En definitiva, todo sigue básicamente donde estaba. Todo cambia, pero solo la derechona franquista permanece. España no es Inglaterra. No puede serlo. Inglaterra, sin complejos, abordó el conflicto irlandés, y ahora quiere seducir a Escocia con las bondades de la Jack Union. España, acomplejada, avasalla y sigue empeñada en vencer y no en convencer, porque no cree en la democracia, porque no ganaron una guerra para esto.  

La imposición es más satisfactoria y les da más frutos. Así pues seguiremos viendo desfilar por los juzgados a independentistas, seguirá más penado tirar una tarta que robar mil millones, seguirán insultándonos y acosándonos sin compasión, vivir con dignidad será delito y no arrodillarnos un ultraje…

Es lo que hay. Ni nos van a regalar nada, ni ninguna conjunción cósmica va a crear nuevas condiciones. Los procesos políticos no se decantan, sino que se construyen, y estos por definición son dinámicos, nunca estáticos. Apostar por una solución externa implementada por factores ajenos es, sencillamente, negar el valor de la acción política propia, y al pueblo como sujeto de cambio.

Las condiciones las creamos las personas con nuestro trabajo y tesón, y es labor de la política articularlas y actuar sobre ellas. El resultado de esa implicación tiene el precio tasado de antemano: un precio de compromiso y represión.

El conflicto continúa y, por tanto,  continuará la represión.
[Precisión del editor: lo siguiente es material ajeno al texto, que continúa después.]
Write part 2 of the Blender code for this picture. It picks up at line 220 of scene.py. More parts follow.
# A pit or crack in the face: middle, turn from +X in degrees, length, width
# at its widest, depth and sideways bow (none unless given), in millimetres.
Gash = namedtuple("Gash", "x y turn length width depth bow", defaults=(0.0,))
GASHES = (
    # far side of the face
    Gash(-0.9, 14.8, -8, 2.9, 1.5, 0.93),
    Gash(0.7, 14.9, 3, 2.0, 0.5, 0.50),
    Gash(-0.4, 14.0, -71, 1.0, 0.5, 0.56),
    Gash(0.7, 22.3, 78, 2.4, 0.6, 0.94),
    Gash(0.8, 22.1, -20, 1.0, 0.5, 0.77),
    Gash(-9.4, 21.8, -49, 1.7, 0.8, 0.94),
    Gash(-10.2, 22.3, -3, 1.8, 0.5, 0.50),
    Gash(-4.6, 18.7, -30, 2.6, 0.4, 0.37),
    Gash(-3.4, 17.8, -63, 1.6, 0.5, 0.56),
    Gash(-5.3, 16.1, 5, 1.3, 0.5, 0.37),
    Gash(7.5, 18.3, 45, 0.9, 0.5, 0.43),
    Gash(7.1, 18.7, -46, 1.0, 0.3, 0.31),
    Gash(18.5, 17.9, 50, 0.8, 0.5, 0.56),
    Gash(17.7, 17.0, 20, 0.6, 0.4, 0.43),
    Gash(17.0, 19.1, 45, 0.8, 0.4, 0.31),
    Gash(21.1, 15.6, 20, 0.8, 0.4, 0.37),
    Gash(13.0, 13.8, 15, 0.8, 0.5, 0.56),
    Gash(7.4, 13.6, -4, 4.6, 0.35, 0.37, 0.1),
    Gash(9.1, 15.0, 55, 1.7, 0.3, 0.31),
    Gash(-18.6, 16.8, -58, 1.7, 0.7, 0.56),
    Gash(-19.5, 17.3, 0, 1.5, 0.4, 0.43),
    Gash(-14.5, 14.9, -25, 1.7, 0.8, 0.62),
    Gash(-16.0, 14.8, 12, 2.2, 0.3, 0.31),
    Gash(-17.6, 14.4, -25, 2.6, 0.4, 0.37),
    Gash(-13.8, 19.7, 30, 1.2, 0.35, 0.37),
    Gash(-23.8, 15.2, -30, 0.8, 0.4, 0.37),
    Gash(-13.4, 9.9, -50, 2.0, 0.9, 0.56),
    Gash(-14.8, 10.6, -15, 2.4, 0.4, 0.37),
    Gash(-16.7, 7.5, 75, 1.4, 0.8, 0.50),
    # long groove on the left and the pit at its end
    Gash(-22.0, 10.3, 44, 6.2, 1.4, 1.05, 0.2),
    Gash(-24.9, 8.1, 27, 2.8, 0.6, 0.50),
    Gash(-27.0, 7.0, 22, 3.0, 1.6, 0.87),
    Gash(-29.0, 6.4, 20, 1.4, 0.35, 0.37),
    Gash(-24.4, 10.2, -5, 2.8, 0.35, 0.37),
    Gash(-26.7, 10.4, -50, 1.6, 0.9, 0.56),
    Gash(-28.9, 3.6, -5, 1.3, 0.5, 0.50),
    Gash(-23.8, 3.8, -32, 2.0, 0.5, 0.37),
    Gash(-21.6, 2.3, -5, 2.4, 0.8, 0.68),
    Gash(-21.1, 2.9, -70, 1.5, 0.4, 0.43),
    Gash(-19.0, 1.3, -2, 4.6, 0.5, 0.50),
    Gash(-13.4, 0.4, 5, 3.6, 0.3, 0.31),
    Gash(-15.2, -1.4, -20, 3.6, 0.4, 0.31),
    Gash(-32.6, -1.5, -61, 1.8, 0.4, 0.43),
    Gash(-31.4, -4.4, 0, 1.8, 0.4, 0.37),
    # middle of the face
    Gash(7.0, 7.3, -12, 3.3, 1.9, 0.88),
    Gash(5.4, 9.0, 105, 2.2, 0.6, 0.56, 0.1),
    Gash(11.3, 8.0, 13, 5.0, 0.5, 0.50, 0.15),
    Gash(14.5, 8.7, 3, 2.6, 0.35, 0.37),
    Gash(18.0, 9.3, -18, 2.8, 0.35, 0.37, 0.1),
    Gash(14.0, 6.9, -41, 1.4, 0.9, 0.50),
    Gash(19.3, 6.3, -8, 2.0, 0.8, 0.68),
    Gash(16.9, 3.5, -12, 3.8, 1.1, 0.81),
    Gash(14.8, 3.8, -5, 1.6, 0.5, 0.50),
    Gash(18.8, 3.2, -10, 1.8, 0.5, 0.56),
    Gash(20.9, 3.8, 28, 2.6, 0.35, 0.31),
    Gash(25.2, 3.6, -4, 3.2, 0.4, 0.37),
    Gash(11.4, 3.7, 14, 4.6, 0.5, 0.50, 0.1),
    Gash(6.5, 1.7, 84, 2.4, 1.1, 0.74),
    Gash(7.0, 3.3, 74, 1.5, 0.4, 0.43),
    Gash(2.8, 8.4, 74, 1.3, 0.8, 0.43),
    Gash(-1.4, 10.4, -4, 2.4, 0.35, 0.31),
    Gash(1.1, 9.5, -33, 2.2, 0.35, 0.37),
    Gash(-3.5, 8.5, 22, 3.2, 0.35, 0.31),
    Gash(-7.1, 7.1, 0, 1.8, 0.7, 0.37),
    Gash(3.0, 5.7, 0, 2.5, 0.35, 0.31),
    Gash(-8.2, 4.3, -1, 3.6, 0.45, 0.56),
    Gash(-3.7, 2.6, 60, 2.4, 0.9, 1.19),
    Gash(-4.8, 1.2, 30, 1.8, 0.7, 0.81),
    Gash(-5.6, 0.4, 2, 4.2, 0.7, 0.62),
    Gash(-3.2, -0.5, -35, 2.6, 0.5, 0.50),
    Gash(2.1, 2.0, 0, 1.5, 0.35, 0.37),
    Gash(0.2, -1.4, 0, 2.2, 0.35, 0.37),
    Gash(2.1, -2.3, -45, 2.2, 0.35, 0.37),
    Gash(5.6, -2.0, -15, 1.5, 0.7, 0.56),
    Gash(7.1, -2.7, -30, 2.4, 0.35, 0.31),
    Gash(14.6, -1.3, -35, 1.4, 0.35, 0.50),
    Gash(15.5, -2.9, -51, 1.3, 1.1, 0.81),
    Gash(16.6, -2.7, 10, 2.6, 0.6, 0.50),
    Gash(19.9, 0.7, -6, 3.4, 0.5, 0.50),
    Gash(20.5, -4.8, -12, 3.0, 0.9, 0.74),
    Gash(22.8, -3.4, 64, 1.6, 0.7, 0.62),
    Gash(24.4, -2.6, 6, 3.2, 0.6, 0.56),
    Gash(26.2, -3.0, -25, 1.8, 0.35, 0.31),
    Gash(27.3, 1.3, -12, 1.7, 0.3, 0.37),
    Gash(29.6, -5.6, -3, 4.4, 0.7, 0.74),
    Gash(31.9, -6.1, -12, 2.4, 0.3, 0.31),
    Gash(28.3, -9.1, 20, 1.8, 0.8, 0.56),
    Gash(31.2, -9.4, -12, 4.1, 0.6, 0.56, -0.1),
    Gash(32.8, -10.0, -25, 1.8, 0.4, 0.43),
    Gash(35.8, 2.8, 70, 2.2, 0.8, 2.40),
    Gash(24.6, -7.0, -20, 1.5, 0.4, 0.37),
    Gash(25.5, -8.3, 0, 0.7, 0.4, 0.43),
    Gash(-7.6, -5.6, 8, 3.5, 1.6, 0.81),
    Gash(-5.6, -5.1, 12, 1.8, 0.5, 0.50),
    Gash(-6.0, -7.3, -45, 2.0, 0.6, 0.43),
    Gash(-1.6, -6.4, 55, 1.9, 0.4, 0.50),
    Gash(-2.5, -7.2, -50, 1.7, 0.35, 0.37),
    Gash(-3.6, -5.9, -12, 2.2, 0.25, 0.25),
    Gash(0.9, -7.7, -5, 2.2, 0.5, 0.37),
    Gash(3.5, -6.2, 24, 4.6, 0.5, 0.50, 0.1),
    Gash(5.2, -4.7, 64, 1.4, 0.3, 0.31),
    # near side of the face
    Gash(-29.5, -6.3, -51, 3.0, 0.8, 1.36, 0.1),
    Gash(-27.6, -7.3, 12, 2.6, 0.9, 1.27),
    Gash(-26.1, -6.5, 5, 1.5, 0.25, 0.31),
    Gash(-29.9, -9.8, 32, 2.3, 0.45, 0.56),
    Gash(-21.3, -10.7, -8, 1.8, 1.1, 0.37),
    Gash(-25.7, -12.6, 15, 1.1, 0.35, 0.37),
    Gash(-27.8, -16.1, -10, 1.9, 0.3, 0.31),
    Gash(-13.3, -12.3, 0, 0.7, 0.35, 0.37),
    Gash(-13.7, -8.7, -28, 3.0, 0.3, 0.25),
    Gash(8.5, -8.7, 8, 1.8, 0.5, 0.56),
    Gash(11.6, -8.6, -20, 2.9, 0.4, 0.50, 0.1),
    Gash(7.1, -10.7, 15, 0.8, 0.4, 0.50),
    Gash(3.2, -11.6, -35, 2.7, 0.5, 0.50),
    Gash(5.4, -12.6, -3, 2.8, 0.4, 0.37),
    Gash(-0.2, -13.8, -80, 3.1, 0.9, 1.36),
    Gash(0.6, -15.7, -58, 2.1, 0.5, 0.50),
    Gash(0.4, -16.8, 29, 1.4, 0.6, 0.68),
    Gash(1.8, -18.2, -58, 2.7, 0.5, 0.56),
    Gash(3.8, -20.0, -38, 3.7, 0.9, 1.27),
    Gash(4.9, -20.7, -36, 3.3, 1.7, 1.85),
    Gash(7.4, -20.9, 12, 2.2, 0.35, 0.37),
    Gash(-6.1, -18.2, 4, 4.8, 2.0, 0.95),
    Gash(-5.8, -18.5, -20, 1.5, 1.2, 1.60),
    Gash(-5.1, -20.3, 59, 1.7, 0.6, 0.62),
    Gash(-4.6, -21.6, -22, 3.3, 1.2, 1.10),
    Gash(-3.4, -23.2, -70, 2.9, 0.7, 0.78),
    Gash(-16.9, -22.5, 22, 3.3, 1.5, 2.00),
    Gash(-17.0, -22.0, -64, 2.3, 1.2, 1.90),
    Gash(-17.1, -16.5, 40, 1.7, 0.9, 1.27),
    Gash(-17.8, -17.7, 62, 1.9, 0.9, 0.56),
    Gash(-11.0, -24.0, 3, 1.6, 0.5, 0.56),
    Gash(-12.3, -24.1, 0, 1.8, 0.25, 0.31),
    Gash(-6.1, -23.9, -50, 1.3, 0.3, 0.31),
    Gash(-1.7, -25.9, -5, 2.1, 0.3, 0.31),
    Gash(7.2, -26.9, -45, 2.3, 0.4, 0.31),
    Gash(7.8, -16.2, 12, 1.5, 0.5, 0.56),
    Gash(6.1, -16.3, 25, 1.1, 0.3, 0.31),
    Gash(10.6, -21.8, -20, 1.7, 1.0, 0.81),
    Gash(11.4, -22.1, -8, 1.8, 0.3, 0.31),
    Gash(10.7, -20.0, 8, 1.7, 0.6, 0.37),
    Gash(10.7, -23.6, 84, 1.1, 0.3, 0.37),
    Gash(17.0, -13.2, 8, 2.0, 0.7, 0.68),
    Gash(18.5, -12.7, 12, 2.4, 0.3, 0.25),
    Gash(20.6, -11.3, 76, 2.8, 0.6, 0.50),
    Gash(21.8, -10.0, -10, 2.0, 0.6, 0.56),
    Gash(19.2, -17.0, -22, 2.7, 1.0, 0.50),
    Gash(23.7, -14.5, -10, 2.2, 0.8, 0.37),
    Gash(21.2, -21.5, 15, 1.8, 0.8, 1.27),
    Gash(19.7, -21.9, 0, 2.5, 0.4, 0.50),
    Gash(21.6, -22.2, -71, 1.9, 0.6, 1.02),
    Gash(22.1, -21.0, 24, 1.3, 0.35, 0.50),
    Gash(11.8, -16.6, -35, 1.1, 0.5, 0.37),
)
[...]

Por eso seguirá resonando en sus juzgados y sus cárceles nuestra voz desobediente, y seguiremos abrazando y sonriendo a quienes entren, y a quienes salgan, porque, como decía William Henley en su poema “Invictus”: «No importa cuán estrecho sea el camino, ni cuán cargada de castigos la sentencia, soy el amo de mi destino, soy el capitán de mi alma».